A Ratanakiri Special Edition
'Where oh death is your sting?' (1 Corinthians 15:55)
In a village accessible only by boat, somewhere deep in the forests of Ratanakiri, 20 or so emerging new believers meet to pray and study God’s Word. How did the gospel reach this isolated group of Brao tribe believers? It began with a elderly, but sprightly lady called Buoy. Buoy’s first exposure to Christianity as a little girl in Loas, was the Swiss Brethren Leprosy Clinic. Her grandfather suffered from the disease, but the ‘Christians’ at the clinic had devotedly cared for him. Many years later, living in Cambodia with a husband and 4 children, disease struck her family again. This time it was her husband, who was slowly being suffocated by an enormous neck tumor. The Village Diviner told them to appease the evil spirits with sacrifices, so starting with a chicken and ending with their much prized Buffalo, Buoy and her husband sacrificed one by one all the animals they owned. They were now impoverished, but it had all been in vain - her husband was still sick. One day Buoy heard about a Christian man who helped take isolated tribal people to the District Hospital. Maybe the news reminded her of the Christians who had once cared for her grandfather. Buoy brought her husband to that man, Kevin Olson (an OMF member), who for the next few months lovingly cared for Buoy’s husband, taking him to hospital, helping make him comfortable and sharing the gospel with him. Before he died, Buoy and her husband received Jesus. Together they now looked not for temporal healing in this world, but for the promise of a far greater and more permanent healing; the promise of a bodily resurrection (1 Cor 15) and life eternal in God’s New Creation (Rev 21).

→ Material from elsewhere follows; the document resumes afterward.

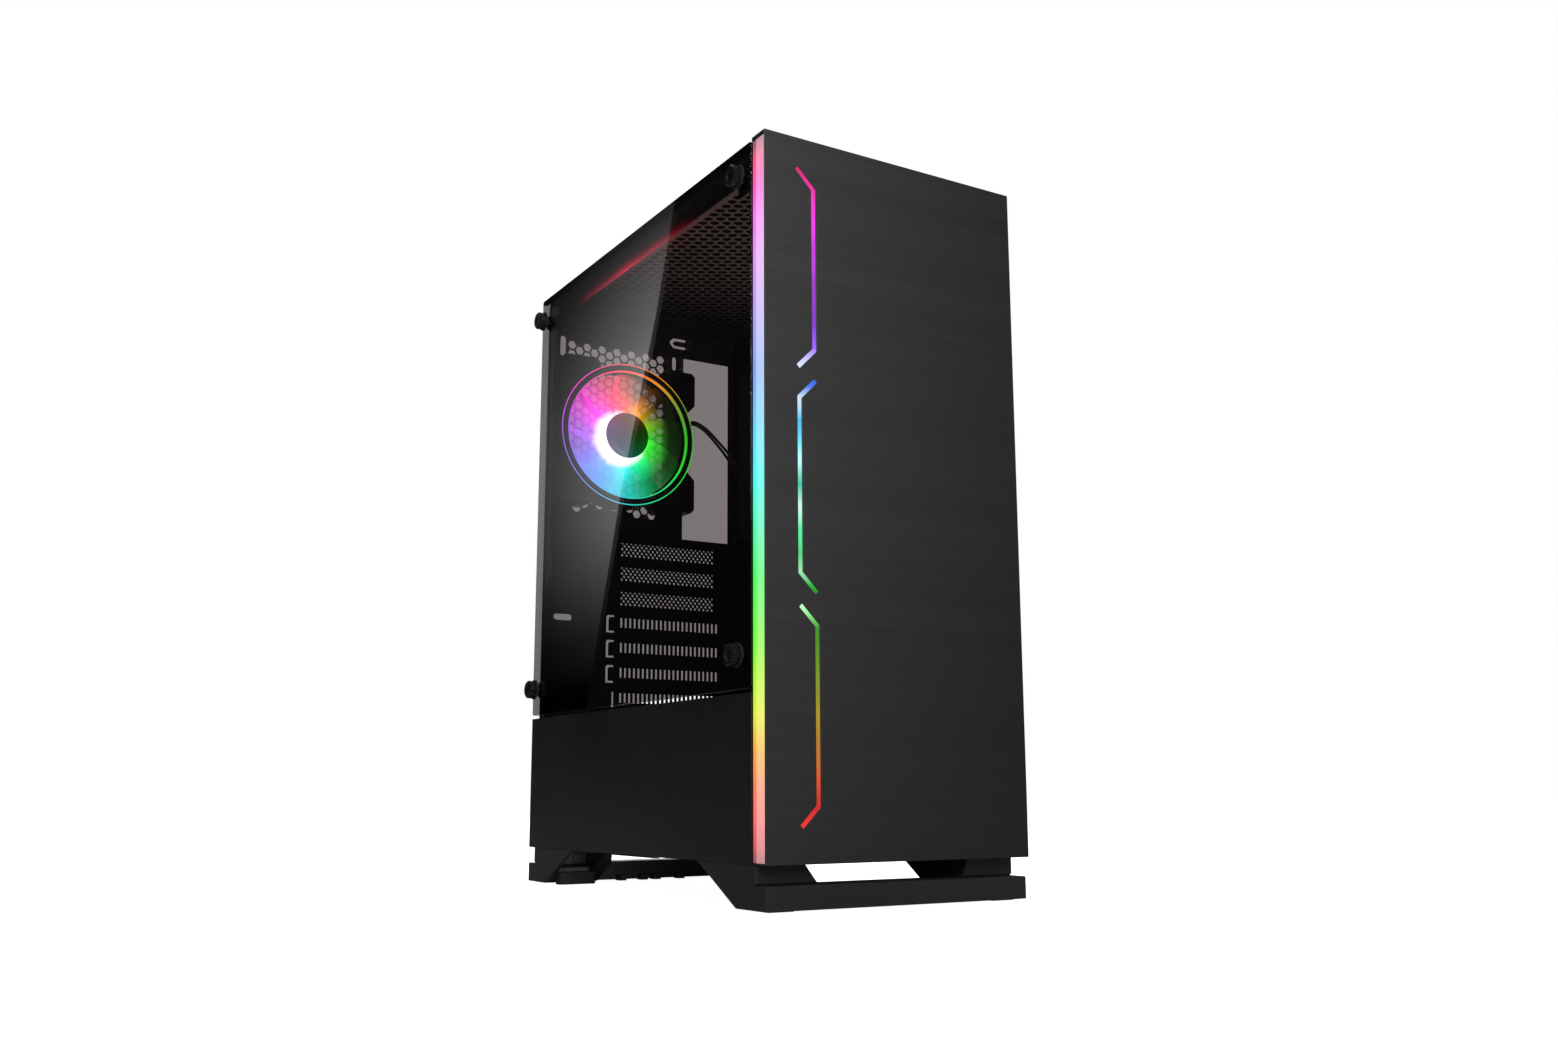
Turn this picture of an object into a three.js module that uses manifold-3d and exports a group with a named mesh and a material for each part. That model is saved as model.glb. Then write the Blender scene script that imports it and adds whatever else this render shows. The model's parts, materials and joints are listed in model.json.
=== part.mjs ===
// A mid-tower computer case with a lit front panel, a tinted glass side, and one lit rear fan.
// Millimetres. X runs from the glass side to the steel side, Y from front to back, Z up from the floor.
// Inside the tower group X = 0 is the middle of the body, Y = 0 the front face and Z = 0 the floor.
import * as THREE from "three";
import { mergeVertices } from "three/addons/utils/BufferGeometryUtils.js";
import Module from "manifold-3d";

const wasm = await Module();
wasm.setup();

// ---------------------------------------------------------------- driving dimensions

const GAP = 0.3; // clearance between pieces that touch
const BODY_WIDTH = 192;
const BODY_DEPTH = 354;
const TOTAL_HEIGHT = 465;
const FOOT_HEIGHT = 26;
const SHEET = 1; // sheet steel

const LEFT = -BODY_WIDTH / 2; // outer face of the glass
const RIGHT = BODY_WIDTH / 2; // outer face of the right side panel

const BEZEL_DEPTH = 15.3; // front panel, front to back
const FASCIA_THICK = 1;
const CAP_THICK = 2.8; // the shell's top over the light strip

const CHASSIS_FRONT = BEZEL_DEPTH + GAP;
const CHASSIS_LEFT = -90.4;
const CHASSIS_RIGHT = 94.3;
const CHASSIS_BOTTOM = FOOT_HEIGHT + GAP;
const CEILING = 458.5; // underside of the top plate
const FLOOR = CHASSIS_BOTTOM + SHEET; // upper face of the base plate
const REAR_INSIDE = BODY_DEPTH - SHEET;
const FRONT_INSIDE = CHASSIS_FRONT + SHEET + 2 * GAP; // where the sheets behind the front wall start

const SHROUD_TOP = 121.5;
const GLASS_THICK = 3.8;
const GLASS_BOTTOM = 126;
const GLASS_TOP = 463.5;
const LOWER_PANEL_TOP = 123.4;
const SIDE_FRONT = 16; // front edge of both side panels

const TRAY_X = 83; // motherboard side of the tray
const BOARD_X = 75; // where a fitted motherboard's face would be
const BOARD_THICK = 1.6;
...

Buoy and her daughters now host and lead a small church in their rickety old wooden house in their very remote village. Once or twice a month Kevin and two Brao believers from another village travel out to Buoy’s house to help teach them God’s Word. In the near future, OMF in partnership with EMU plan to start training ministry leaders from this group at their ‘Brao and Krung Language Church Ministry School’. Please pray this group of new believers would remain strong and faithful as they patiently wait for some of their own to be equipped to teach and lead them.
Please pray for 20 old Sinate from the Krung tribe. When Sinate was 6 years old her mother died and when she was just a teenager her brother died too. Finding it hard to get on with her step mother, Sinate moved out of the family home and has since lived in the store room of her church. Sinate is a smart and popular girl, but like most tribal children, was unable to finish High School due to a lack of funds. She loves Jesus but she struggles with periods of depression. If I go to live in Ratanakiri, my hope is that Sinate may be able to come and live with me.

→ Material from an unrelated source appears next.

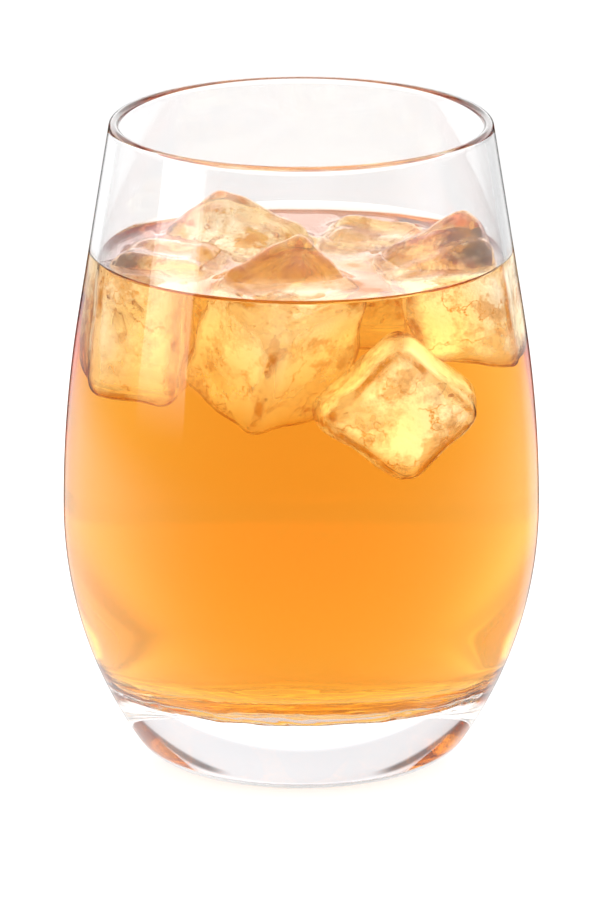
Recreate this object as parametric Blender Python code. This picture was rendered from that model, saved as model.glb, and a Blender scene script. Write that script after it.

Please pray for Nheab, a teeny-tiny Krung woman in her late 30's. Nheab lives on a diet of boiled nettles and leaves which she finds in the forest. She is a very unusual woman, because she has remained unmarried and lives in a village house alone. Her father wants her to come and live with his new family, but because her father forbids her to practice her faith, Nheab refuses to go. Instead she bears the stigma of living alone, but relishing the freedom it gives her to worship her Lord and meet with other believers.
Please pray for Sopee, a 25 year old Krung woman who was recently widowed. Sopee's husband returned home so drunk one night that he fell off their balcony and broke his neck. He lay in bed for 4 months before dying, but during that time he begged his wife to get someone from the church to visit him. As the church cared for Sopee and her husband, they heard the gospel for the first time and believed. Sopee told me 'my family say to me, "your husband is dead now, you don't need to go to church anymore", but I continue to go anyway'.